— start Data shown —
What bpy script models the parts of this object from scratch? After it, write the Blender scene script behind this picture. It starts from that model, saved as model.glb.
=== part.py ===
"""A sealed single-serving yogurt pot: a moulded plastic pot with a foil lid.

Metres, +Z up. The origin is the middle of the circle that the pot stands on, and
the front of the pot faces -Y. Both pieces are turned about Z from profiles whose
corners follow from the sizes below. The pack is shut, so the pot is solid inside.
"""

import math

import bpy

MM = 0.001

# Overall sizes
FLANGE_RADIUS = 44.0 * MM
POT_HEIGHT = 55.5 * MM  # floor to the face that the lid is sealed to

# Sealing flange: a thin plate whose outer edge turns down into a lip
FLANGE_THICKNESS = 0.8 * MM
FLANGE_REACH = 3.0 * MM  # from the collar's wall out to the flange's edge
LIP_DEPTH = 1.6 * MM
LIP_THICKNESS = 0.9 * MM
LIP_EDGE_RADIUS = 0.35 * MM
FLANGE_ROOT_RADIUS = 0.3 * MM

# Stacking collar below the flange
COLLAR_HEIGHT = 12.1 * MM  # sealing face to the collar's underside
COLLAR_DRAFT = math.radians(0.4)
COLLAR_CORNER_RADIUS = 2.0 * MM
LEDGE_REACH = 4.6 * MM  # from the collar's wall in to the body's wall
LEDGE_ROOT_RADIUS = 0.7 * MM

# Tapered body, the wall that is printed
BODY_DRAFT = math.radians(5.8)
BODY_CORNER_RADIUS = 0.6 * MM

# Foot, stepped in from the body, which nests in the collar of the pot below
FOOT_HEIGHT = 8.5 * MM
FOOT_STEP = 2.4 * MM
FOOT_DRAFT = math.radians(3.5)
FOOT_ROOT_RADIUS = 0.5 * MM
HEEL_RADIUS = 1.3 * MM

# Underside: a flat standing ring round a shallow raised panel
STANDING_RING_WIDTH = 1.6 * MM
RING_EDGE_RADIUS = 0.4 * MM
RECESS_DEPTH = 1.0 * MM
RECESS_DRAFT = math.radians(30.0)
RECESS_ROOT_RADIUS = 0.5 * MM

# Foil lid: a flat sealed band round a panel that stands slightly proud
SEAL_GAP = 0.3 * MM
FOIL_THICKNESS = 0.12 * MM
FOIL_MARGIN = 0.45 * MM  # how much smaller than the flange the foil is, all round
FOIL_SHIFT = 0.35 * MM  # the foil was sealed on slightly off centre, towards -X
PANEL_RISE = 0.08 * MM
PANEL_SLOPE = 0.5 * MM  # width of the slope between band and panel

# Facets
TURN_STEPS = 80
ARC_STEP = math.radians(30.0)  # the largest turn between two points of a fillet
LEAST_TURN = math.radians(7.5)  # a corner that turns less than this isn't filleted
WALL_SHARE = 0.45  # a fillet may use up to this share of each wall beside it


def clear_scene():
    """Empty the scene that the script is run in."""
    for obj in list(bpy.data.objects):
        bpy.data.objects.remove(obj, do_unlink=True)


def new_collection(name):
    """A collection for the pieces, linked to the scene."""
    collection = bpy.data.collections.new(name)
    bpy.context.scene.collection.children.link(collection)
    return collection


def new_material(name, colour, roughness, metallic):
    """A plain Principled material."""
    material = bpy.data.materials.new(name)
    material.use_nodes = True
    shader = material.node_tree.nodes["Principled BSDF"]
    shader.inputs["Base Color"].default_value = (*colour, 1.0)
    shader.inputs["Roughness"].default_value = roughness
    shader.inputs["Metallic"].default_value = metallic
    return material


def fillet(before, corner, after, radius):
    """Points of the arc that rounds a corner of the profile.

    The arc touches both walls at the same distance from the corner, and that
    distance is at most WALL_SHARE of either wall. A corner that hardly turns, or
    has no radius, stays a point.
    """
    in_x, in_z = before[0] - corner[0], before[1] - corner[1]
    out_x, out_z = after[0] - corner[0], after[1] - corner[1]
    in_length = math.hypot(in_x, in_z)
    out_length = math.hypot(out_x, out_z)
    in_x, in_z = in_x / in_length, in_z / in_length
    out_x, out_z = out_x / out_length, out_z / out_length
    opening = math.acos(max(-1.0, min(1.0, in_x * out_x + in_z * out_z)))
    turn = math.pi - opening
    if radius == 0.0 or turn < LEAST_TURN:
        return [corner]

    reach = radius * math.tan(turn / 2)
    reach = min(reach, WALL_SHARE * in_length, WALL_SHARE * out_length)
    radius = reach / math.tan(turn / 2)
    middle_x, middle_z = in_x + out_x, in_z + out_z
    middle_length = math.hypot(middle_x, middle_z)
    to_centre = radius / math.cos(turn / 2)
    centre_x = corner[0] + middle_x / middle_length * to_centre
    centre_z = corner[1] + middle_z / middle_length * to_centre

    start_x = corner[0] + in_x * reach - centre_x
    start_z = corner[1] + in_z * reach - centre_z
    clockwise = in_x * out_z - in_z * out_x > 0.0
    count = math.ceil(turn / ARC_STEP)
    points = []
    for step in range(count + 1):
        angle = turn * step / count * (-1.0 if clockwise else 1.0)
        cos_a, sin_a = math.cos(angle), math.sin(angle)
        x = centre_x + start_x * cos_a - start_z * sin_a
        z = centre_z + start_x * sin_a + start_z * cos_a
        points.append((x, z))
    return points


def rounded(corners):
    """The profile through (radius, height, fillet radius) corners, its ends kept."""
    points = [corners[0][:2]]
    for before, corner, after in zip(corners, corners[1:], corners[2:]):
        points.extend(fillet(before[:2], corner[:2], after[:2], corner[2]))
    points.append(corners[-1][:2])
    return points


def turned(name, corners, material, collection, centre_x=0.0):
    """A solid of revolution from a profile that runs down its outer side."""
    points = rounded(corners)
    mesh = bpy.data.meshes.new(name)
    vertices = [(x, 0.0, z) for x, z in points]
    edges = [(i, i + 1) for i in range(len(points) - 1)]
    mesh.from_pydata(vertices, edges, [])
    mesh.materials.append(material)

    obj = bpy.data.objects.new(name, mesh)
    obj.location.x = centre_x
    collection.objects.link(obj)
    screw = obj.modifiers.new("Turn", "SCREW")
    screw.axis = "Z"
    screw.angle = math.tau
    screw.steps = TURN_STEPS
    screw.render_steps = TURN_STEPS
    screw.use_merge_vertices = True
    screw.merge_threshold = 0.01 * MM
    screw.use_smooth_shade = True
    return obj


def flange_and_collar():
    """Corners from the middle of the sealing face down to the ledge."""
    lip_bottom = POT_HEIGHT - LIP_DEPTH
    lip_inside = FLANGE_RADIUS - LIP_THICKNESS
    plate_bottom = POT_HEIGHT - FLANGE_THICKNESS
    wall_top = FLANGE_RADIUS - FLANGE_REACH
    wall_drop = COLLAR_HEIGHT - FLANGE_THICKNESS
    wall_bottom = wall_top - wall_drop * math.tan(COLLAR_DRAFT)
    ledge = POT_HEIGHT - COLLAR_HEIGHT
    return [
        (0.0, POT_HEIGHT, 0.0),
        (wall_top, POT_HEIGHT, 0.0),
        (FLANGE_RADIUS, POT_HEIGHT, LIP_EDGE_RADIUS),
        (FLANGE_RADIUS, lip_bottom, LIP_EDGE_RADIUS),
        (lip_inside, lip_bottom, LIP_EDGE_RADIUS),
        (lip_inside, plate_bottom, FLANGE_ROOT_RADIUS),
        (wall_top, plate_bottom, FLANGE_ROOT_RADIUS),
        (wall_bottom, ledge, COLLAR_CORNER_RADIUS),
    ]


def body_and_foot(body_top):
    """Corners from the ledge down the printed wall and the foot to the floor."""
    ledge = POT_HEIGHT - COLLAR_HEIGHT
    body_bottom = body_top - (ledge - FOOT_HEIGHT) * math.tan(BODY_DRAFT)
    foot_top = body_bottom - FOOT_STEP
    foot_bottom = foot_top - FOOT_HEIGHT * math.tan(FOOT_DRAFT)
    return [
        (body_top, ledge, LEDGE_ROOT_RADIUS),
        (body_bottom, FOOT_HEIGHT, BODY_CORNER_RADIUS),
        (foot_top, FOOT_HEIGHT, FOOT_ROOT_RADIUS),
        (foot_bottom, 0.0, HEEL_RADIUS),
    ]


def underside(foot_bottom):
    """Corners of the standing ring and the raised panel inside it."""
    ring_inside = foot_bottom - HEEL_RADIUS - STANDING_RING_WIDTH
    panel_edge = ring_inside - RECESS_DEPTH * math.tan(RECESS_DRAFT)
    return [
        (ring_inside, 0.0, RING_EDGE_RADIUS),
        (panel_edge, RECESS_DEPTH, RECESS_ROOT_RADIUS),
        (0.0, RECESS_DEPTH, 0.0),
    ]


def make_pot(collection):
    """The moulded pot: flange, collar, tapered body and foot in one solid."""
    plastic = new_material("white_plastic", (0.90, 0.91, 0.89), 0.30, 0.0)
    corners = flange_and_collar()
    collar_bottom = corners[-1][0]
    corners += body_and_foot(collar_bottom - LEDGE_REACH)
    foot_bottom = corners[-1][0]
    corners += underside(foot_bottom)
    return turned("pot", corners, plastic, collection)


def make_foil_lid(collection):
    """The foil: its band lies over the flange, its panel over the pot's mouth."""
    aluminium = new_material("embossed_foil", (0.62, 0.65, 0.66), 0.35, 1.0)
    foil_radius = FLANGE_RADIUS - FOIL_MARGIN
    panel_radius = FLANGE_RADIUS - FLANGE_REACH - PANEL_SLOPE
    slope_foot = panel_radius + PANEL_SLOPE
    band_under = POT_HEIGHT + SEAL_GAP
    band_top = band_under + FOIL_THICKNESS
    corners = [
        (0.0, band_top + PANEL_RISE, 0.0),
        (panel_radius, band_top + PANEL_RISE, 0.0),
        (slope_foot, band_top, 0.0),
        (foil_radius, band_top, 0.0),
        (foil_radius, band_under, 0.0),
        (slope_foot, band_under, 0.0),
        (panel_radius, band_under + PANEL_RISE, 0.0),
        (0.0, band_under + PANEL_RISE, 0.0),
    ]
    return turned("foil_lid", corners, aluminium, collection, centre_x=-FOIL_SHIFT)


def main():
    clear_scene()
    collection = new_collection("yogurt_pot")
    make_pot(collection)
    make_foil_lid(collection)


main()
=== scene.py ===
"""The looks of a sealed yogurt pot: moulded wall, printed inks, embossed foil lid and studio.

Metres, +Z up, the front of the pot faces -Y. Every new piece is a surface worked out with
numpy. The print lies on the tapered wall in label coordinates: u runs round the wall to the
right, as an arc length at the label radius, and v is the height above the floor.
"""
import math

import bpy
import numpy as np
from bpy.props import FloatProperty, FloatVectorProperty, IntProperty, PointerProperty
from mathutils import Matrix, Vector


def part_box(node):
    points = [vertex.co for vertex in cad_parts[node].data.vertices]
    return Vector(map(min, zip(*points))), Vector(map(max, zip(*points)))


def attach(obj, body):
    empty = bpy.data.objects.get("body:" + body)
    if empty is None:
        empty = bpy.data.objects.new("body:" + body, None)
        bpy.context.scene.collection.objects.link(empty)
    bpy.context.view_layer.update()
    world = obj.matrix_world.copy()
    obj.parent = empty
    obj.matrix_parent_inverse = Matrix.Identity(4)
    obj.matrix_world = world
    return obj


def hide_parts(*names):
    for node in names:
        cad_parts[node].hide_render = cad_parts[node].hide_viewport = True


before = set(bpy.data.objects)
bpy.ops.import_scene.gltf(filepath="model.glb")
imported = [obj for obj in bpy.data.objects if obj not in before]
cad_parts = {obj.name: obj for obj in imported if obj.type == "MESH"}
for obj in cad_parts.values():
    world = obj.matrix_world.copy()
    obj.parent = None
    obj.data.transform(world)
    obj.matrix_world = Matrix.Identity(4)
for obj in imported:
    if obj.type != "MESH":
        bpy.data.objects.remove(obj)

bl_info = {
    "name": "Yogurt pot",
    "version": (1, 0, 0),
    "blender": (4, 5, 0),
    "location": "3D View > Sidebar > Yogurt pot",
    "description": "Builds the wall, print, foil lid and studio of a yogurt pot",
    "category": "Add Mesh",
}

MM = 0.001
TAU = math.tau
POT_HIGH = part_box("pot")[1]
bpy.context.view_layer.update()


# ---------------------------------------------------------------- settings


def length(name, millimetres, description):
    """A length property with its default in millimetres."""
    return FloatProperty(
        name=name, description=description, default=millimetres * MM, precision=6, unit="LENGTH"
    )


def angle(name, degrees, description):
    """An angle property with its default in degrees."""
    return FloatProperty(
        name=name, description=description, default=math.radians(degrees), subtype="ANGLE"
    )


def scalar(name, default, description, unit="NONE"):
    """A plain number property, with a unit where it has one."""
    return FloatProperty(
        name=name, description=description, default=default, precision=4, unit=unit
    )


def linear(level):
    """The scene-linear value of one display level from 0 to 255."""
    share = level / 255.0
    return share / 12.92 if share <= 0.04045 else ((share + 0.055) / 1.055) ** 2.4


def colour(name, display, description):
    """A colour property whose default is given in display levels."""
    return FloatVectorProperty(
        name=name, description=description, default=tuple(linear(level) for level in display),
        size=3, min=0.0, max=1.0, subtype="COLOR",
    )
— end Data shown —
Set exercise: Repeat exactly, and only, the lines from the line with "imported = [obj" through the end of the listing above, both ends included.

Reply to the task:
imported = [obj for obj in bpy.data.objects if obj not in before]
cad_parts = {obj.name: obj for obj in imported if obj.type == "MESH"}
for obj in cad_parts.values():
    world = obj.matrix_world.copy()
    obj.parent = None
    obj.data.transform(world)
    obj.matrix_world = Matrix.Identity(4)
for obj in imported:
    if obj.type != "MESH":
        bpy.data.objects.remove(obj)

bl_info = {
    "name": "Yogurt pot",
    "version": (1, 0, 0),
    "blender": (4, 5, 0),
    "location": "3D View > Sidebar > Yogurt pot",
    "description": "Builds the wall, print, foil lid and studio of a yogurt pot",
    "category": "Add Mesh",
}

MM = 0.001
TAU = math.tau
POT_HIGH = part_box("pot")[1]
bpy.context.view_layer.update()


# ---------------------------------------------------------------- settings


def length(name, millimetres, description):
    """A length property with its default in millimetres."""
    return FloatProperty(
        name=name, description=description, default=millimetres * MM, precision=6, unit="LENGTH"
    )


def angle(name, degrees, description):
    """An angle property with its default in degrees."""
    return FloatProperty(
        name=name, description=description, default=math.radians(degrees), subtype="ANGLE"
    )


def scalar(name, default, description, unit="NONE"):
    """A plain number property, with a unit where it has one."""
    return FloatProperty(
        name=name, description=description, default=default, precision=4, unit=unit
    )


def linear(level):
    """The scene-linear value of one display level from 0 to 255."""
    share = level / 255.0
    return share / 12.92 if share <= 0.04045 else ((share + 0.055) / 1.055) ** 2.4


def colour(name, display, description):
    """A colour property whose default is given in display levels."""
    return FloatVectorProperty(
        name=name, description=description, default=tuple(linear(level) for level in display),
        size=3, min=0.0, max=1.0, subtype="COLOR",
    )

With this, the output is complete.